Very sad. The unions claim that people don’t earn enough to get by and they claim huge pay increases. They get an award of 2.5% which is in fact around 2.75 because of the Super contribution. SMEs are struggling to pay salary and wages without the 9.5% Super, which the employees forget is theirs and part of the overall business cost.
When you add the 9.5% Super to salaries, the cost to business overhead is 28.5%. Regulators, unions and government just don’t get it. The burden is killing SMEs and they have the option, get rid of employees or downsize. Downsize is not an easy option as it costs 4 weeks redundancy per year employed for everyone made redundant. (Thank you Julia Gillard). As such the SME will fold when they can’t afford Super/redundancy/ downsize. Mind you it did make Gillard popular for a week or two.

Skeptic
Skeptic
3 years ago

It is understandable that Mr Strong should try to lighten the burden for the people that he represents.

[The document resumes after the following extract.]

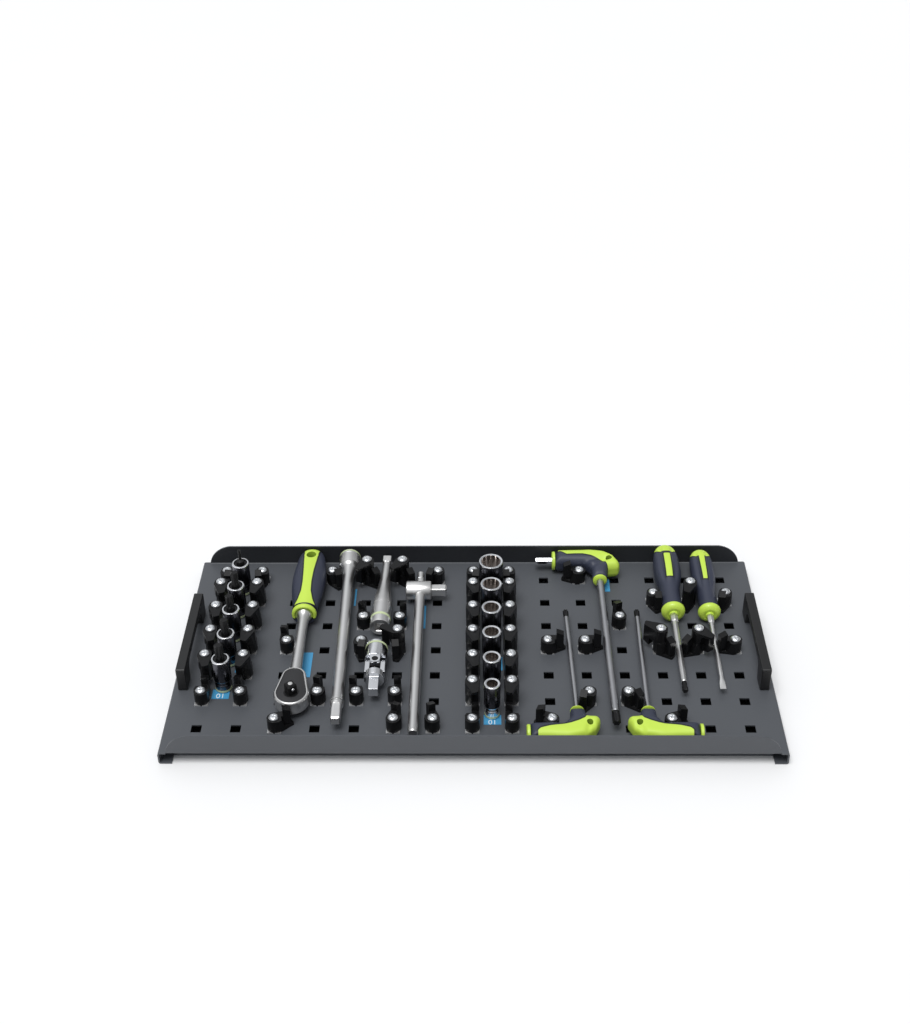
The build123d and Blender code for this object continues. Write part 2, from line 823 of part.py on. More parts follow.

However failing to pay employees their entitlement whether that is wages or superannuation contributions is not just flouting compliance obligations — it is theft and deception. An employee can get sacked (i.e. lose their livelihood) for theft from the employer but employers who flout their compliance obligations just get an amnesty. If a small business owner cannot afford to pay another person to help them in their business operations then the business owner should do the work themselves (and review the viability of the business) rather than be looking to the taxpayer to subsidise them in one way or another.